### Aim of the exercise
Print all of the data exactly.

### Data shown
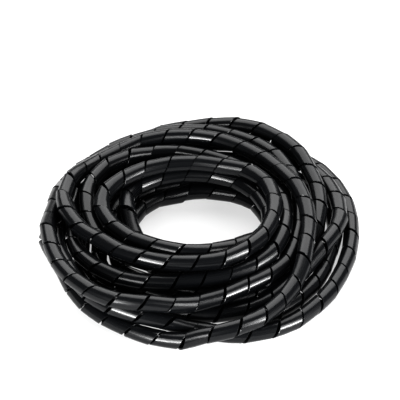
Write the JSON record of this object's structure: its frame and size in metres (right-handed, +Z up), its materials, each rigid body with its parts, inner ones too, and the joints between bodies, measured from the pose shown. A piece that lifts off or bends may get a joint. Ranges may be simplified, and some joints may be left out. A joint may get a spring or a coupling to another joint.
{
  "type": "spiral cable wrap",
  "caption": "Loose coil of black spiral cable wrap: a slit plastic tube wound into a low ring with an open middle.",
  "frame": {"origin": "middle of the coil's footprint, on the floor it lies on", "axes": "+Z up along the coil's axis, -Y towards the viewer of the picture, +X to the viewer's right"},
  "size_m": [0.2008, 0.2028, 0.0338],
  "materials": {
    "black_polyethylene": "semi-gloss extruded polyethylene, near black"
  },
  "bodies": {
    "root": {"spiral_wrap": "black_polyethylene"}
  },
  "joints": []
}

### Response to the task
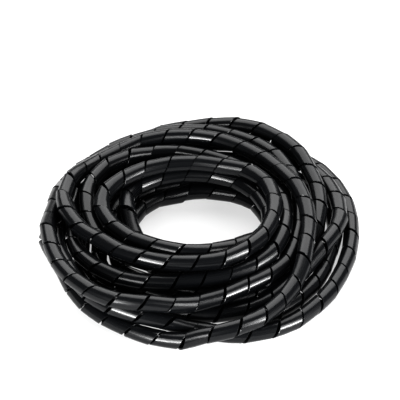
Write the JSON record of this object's structure: its frame and size in metres (right-handed, +Z up), its materials, each rigid body with its parts, inner ones too, and the joints between bodies, measured from the pose shown. A piece that lifts off or bends may get a joint. Ranges may be simplified, and some joints may be left out. A joint may get a spring or a coupling to another joint.
{
  "type": "spiral cable wrap",
  "caption": "Loose coil of black spiral cable wrap: a slit plastic tube wound into a low ring with an open middle.",
  "frame": {"origin": "middle of the coil's footprint, on the floor it lies on", "axes": "+Z up along the coil's axis, -Y towards the viewer of the picture, +X to the viewer's right"},
  "size_m": [0.2008, 0.2028, 0.0338],
  "materials": {
    "black_polyethylene": "semi-gloss extruded polyethylene, near black"
  },
  "bodies": {
    "root": {"spiral_wrap": "black_polyethylene"}
  },
  "joints": []
}